# Dataset excerpt
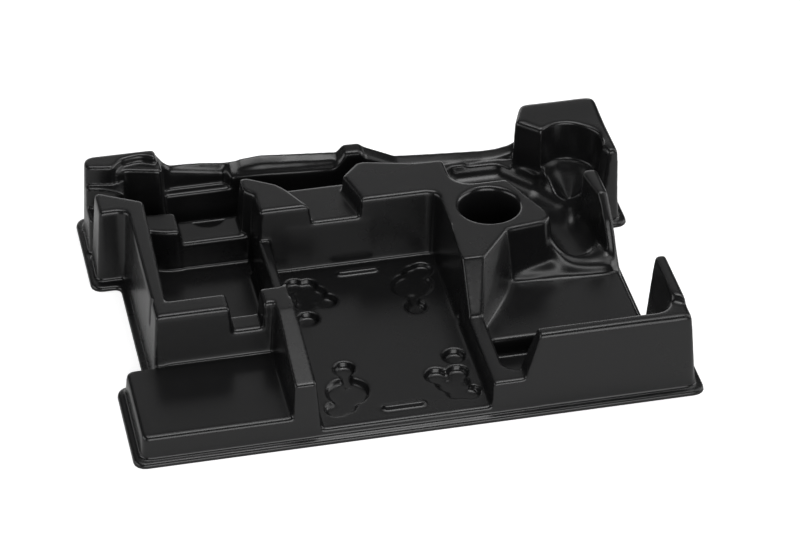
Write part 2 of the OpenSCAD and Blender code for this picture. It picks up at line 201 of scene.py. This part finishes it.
def cut_at_floor(mesh):
    """Removes what lies below the plane that the tray stands on."""
    bm = bmesh.new()
    bm.from_mesh(mesh)
    bmesh.ops.bisect_plane(bm, geom=bm.verts[:] + bm.edges[:] + bm.faces[:], dist=SAME_PLACE,
                           plane_co=(0, 0, 0), plane_no=(0, 0, 1), clear_inner=True)
    bm.to_mesh(mesh)
    bm.free()


def step(value, start, end):
    """0 before start, 1 after end and a smooth rise between them."""
    part = np.clip((value - start) / (end - start), 0, 1)
    return part * part * (3 - 2 * part)


def fall(value, start, end):
    """1 before start, 0 after end and a smooth fall between them."""
    return 1 - step(value, start, end)


def hump(value, middle, reach):
    """1 at the middle, and soon 0 beyond the reach."""
    return np.exp(-((value - middle) / reach) ** 2)


def add_wall_step(co):
    """Step along the slope behind the channel, with the crest a little higher behind it."""
    x, y, z = co.T
    s = WALL_STEP
    wall = step(x, *s["left"]) * fall(x, *s["right"]) * step(z, *s["above"]) * step(y, *s["behind"])
    rise = s["rise"] + s["growth"] * step(x, *s["grows"])
    co[:, 2] += wall * rise * step(y, *s["riser"])


def shape_tower(co):
    """Tower's top a little higher, more so at its back, and its side walls steeper."""
    x, y, z = co.T
    s = TOWER
    tower = step(x, *s["left"]) * step(y, *s["front"])
    lift = tower * step(z, *s["top"]) * (s["lift"] + s["growth"] * step(y, *s["grows"]))
    outward = s["right_shift"] * step(x, *s["right_side"]) - s["left_shift"] * fall(x, *s["left_side"])
    co[:, 0] += tower * step(z, *s["height"]) * outward
    co[:, 2] += lift


def add_slot(co):
    """Narrow slot down the front end of the wall behind the shelf, on its outer side."""
    x, y, z = co.T
    s = SLOT
    slot = hump(y, s["middle"], s["reach"]) * fall(x, *s["inner"])
    slot = slot * step(z, *s["bottom"]) * fall(z, *s["top"])
    co[:, 0] += s["depth"] * slot * step(y, *s["front"])


def add_ledge(co):
    """Rounded ledge where the scoop's wall meets its cone."""
    x, y, z = co.T
    s = LEDGE
    r = np.hypot(x - s["centre"][0], y - s["centre"][1])
    ledge = fall(z, *s["below"]) * step(z, *s["above"]) * step(y, *s["behind"]) * fall(r, *s["inside"])
    co[:, 2] += s["height"] * ledge * hump(r, s["radius"], s["reach"])


def soften(co, edges):
    """Rounds the soft spots further: each point moves towards the mean of its neighbours."""
    for middle, reach, steps in SOFT_SPOTS:
        pull = SPOT_PULL * np.exp(-(((co - middle) / reach) ** 2).sum(1))
        moves = pull > LEAST_PULL
        near = edges[moves[edges].any(1)]
        points, near = np.unique(near, return_inverse=True)
        first, second = near.reshape(-1, 2).T
        part, count = co[points], len(points)
        links = np.bincount(near.ravel(), minlength=count)[:, None]
        share = np.where(moves[points], pull[points], 0)[:, None]
        for _ in range(steps):
            total = np.stack([np.bincount(first, part[second, k], count)
                              + np.bincount(second, part[first, k], count) for k in range(3)], 1)
            part += share * (total / links - part)
        co[points] = part


def shape_sheet(mesh):
    """Applies the relief and the soft spots to the mesh."""
    co = np.empty(len(mesh.vertices) * 3)
    mesh.vertices.foreach_get("co", co)
    edges = np.empty(len(mesh.edges) * 2, dtype=np.int32)
    mesh.edges.foreach_get("vertices", edges)
    co = co.reshape(-1, 3) / MM - CORNER
    for shaper in (add_wall_step, shape_tower, add_slot, add_ledge):
        shaper(co)
    soften(co, edges.reshape(-1, 2))
    mesh.vertices.foreach_set("co", ((co + CORNER) * MM).ravel())
    mesh.update()


def formed_sheet(cad):
    """The tray with the soft, even radii of a heated sheet drawn over a mould."""
    bm = skin_of(cad, upper=True)
    closed_below(bm, SKIRT)
    sheet = mesh_object("insert_tray_formed", bm)
    apply_modifier(sheet, "REMESH", mode="VOXEL", voxel_size=VOXEL, use_smooth_shade=True)
    apply_modifier(sheet, "SMOOTH", factor=RELAX_FACTOR, iterations=RELAX_STEPS)
    shape_sheet(sheet.data)
    apply_modifier(sheet, "SMOOTH", factor=RELAX_FACTOR, iterations=RELAX_STEPS)
    cut_at_floor(sheet.data)
    fine = new_object("fine_normals", sheet.data.copy())
    share = MOST_TRIANGLES / sum(len(p.vertices) - 2 for p in sheet.data.polygons)
    apply_modifier(sheet, "DECIMATE", ratio=share)
    apply_modifier(sheet, "DATA_TRANSFER", object=fine, use_loop_data=True,
                   data_types_loops={"CUSTOM_NORMAL"}, loop_mapping="POLYINTERP_NEAREST")
    bpy.data.objects.remove(fine)
    return sheet


def underside(cad):
    """The tray's lower skin and the ring that it stands on, straight from the frame."""
    return mesh_object("insert_tray_underside", skin_of(cad, upper=False))


def node_of(tree, kind, **inputs):
    """Adds a shader node and sets its inputs by name."""
    node = tree.nodes.new(kind)
    for key, value in inputs.items():
        node.inputs[key.replace("_", " ")].default_value = value
    return node


def plastic_material():
    """Satin black thermoformed sheet with fine grain and slightly uneven gloss."""
    material = bpy.data.materials.new("formed_black_sheet")
    material.use_nodes = True
    tree = material.node_tree
    link = tree.links.new
    shader = tree.nodes["Principled BSDF"]
    shader.inputs["IOR"].default_value = SHEET_IOR
    shader.inputs["Base Color"].default_value = SHEET_BLACK
    place = tree.nodes.new("ShaderNodeTexCoord").outputs["Object"]

    clouds = node_of(tree, "ShaderNodeTexNoise", **CLOUDS)
    link(place, clouds.inputs["Vector"])
    gloss = node_of(tree, "ShaderNodeMapRange", From_Min=CLOUD_RANGE[0], From_Max=CLOUD_RANGE[1],
                    To_Min=ROUGHNESS[0], To_Max=ROUGHNESS[1])
    link(clouds.outputs["Fac"], gloss.inputs["Value"])
    link(gloss.outputs["Result"], shader.inputs["Roughness"])

    ripple = node_of(tree, "ShaderNodeTexNoise", **RIPPLE)
    link(place, ripple.inputs["Vector"])
    ripple_bump = node_of(tree, "ShaderNodeBump", **RIPPLE_BUMP)
    link(ripple.outputs["Fac"], ripple_bump.inputs["Height"])
    grain = node_of(tree, "ShaderNodeTexNoise", **GRAIN)
    link(place, grain.inputs["Vector"])
    grain_bump = node_of(tree, "ShaderNodeBump", **GRAIN_BUMP)
    link(grain.outputs["Fac"], grain_bump.inputs["Height"])
    link(ripple_bump.outputs["Normal"], grain_bump.inputs["Normal"])
    link(grain_bump.outputs["Normal"], shader.inputs["Normal"])
    return material


def floor_material():
    """White floor: it takes the tray's shadow, and a little glow for the camera keeps it white."""
    material = bpy.data.materials.new("studio_floor")
    material.use_nodes = True
    tree = material.node_tree
    tree.nodes.clear()
    link = tree.links.new
    matt = node_of(tree, "ShaderNodeBsdfDiffuse", Color=(FLOOR_WHITE, FLOOR_WHITE, FLOOR_WHITE, 1))
    path = tree.nodes.new("ShaderNodeLightPath")
    glow = node_of(tree, "ShaderNodeEmission", Color=WHITE)
    amount = tree.nodes.new("ShaderNodeMath")
    amount.operation = "MULTIPLY"
    amount.inputs[1].default_value = FLOOR_GLOW
    link(path.outputs["Is Camera Ray"], amount.inputs[0])
    link(amount.outputs[0], glow.inputs["Strength"])
    both = tree.nodes.new("ShaderNodeAddShader")
    link(matt.outputs[0], both.inputs[0])
    link(glow.outputs[0], both.inputs[1])
    out = tree.nodes.new("ShaderNodeOutputMaterial")
    link(both.outputs[0], out.inputs["Surface"])
    return material


def make_floor():
    """Square floor just under the tray, as stage and not as part."""
    mesh = bpy.data.meshes.new("studio_floor")
    h = FLOOR_HALF
    mesh.from_pydata([(-h, -h, 0), (h, -h, 0), (h, h, 0), (-h, h, 0)], [], [(0, 1, 2, 3)])
    floor = new_object("studio_floor", mesh)
    floor.location.z = -FLOOR_GAP
    mesh.materials.append(floor_material())


def make_world():
    """Faint white surroundings for the light, full white for the camera."""
    world = bpy.data.worlds.new("studio")
    bpy.context.scene.world = world
    world.use_nodes = True
    tree = world.node_tree
    tree.nodes.clear()
    link = tree.links.new
    faint = node_of(tree, "ShaderNodeBackground", Color=WHITE, Strength=WORLD_LIGHT)
    white = node_of(tree, "ShaderNodeBackground", Color=WHITE, Strength=1.0)
    path = tree.nodes.new("ShaderNodeLightPath")
    mix = tree.nodes.new("ShaderNodeMixShader")
    link(path.outputs["Is Camera Ray"], mix.inputs[0])
    link(faint.outputs[0], mix.inputs[1])
    link(white.outputs[0], mix.inputs[2])
    out = tree.nodes.new("ShaderNodeOutputWorld")
    link(mix.outputs[0], out.inputs["Surface"])


def soft_box(name, bearing, rise, distance, size, brightness):
    """Rectangular soft box that looks at the middle of the tray, unseen by the camera."""
    data = bpy.data.lights.new(name, "AREA")
    data.shape = "RECTANGLE"
    data.size, data.size_y = size
    data.energy = math.pi * size[0] * size[1] * brightness
    light = new_object(name, data)
    turn, lift = math.radians(bearing), math.radians(rise)
    towards = Vector((math.sin(turn) * math.cos(lift), -math.cos(turn) * math.cos(lift), math.sin(lift)))
    light.location = towards * distance
    light.rotation_euler = (LOOKED_AT - light.location).to_track_quat("-Z", "Y").to_euler()
    light.visible_camera = False


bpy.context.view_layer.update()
bpy.context.scene.view_settings.view_transform = "Standard"
make_camera()
cad_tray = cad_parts[NODE]
tray = formed_sheet(cad_tray)
below = underside(cad_tray)
plastic = plastic_material()
for piece in (tray, below):
    piece.data.materials.clear()
    piece.data.materials.append(plastic)
    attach(piece, "root")
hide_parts(NODE)
make_floor()
make_world()
for box_name, place in SOFT_BOXES.items():
    soft_box(box_name, *place)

# Requirement
From the line that contains "bpy.context.view_layer.update()" to the last line of the material above, repeat every line exactly, keeping both the first and the last.

# Response to the task
bpy.context.view_layer.update()
bpy.context.scene.view_settings.view_transform = "Standard"
make_camera()
cad_tray = cad_parts[NODE]
tray = formed_sheet(cad_tray)
below = underside(cad_tray)
plastic = plastic_material()
for piece in (tray, below):
    piece.data.materials.clear()
    piece.data.materials.append(plastic)
    attach(piece, "root")
hide_parts(NODE)
make_floor()
make_world()
for box_name, place in SOFT_BOXES.items():
    soft_box(box_name, *place)